From talking to other people, I seem to not be the only one with the opinion that even though GTD organizes your life and your next actions into convenient lists, it still requires discipline and willpower to DO the next actions. In otherwords, you can use the GTD system well and STILL be a procrastinator, as after all, we are still human even with GTD.
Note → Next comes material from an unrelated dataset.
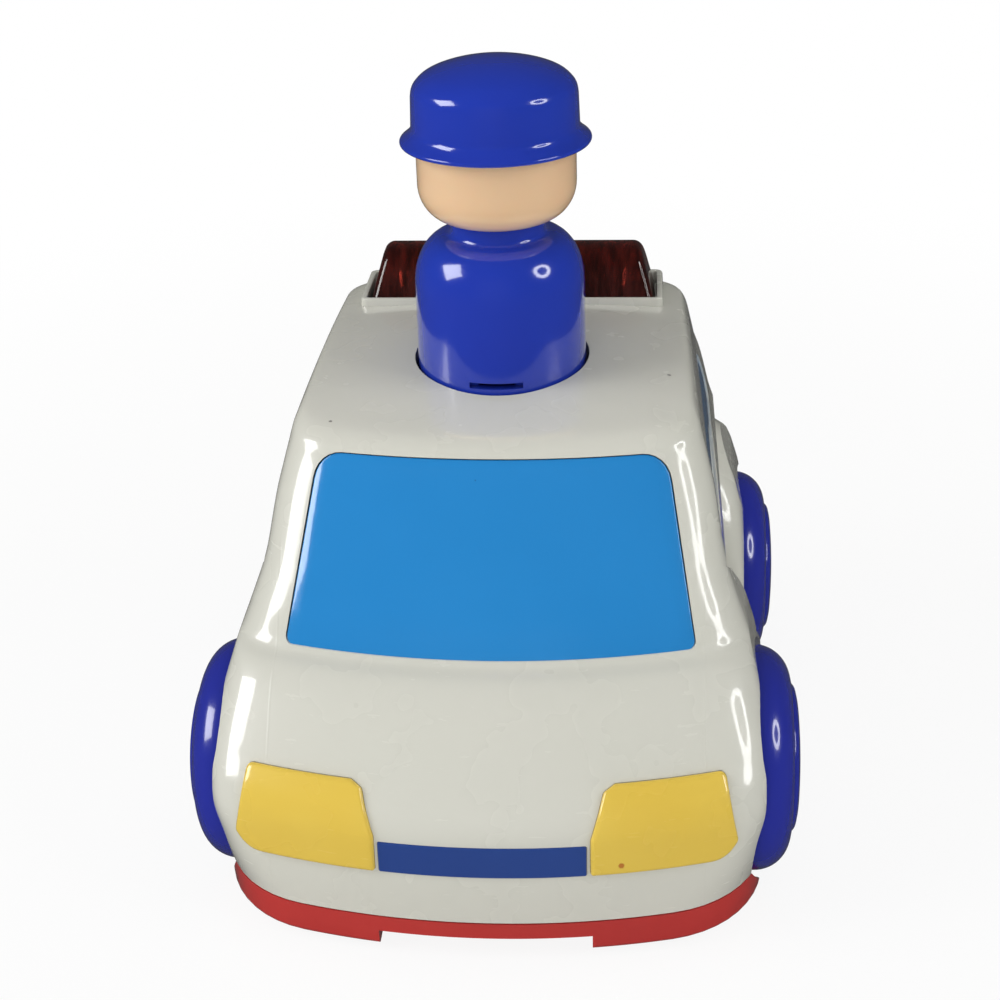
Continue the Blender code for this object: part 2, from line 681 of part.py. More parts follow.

For those of us for whom @desk, @computer, and @internet tasks are the main ones each day, David Seah has created a beautifully simple aide that I will go as far as to call a solution to the procrastination problem simply because for me, it HAS been a solution: The Emergent Task Timer: http://davidseah.com/archives/2006/0...nt-task-timer/
It's so simple, so elegant. It just sits minimized on your desktop and chimes every 15 minutes (or not) and you click a bubble for what you did. At the end of the day (or at anytime for that matter) you can see both VISUALLY and quantitatively where your time has gone. In my experience, and it seems others', after a day or two of seeing where your time goes, you start wanting to fill in the constructive task bubbles, you start promising to yourself that you will get x bubbles of task y done, and so on. I have been using this for a week and love it and wanted to share it with you all.
GTDWannabe has also covered it on her blog (Monday July 10): http://gtdwannabe.blogspot.com/
There is also a print version for folks that like that. I just print mine to pdfs at the end of the day to keep an archive. That way you can total for weeks, months, etc.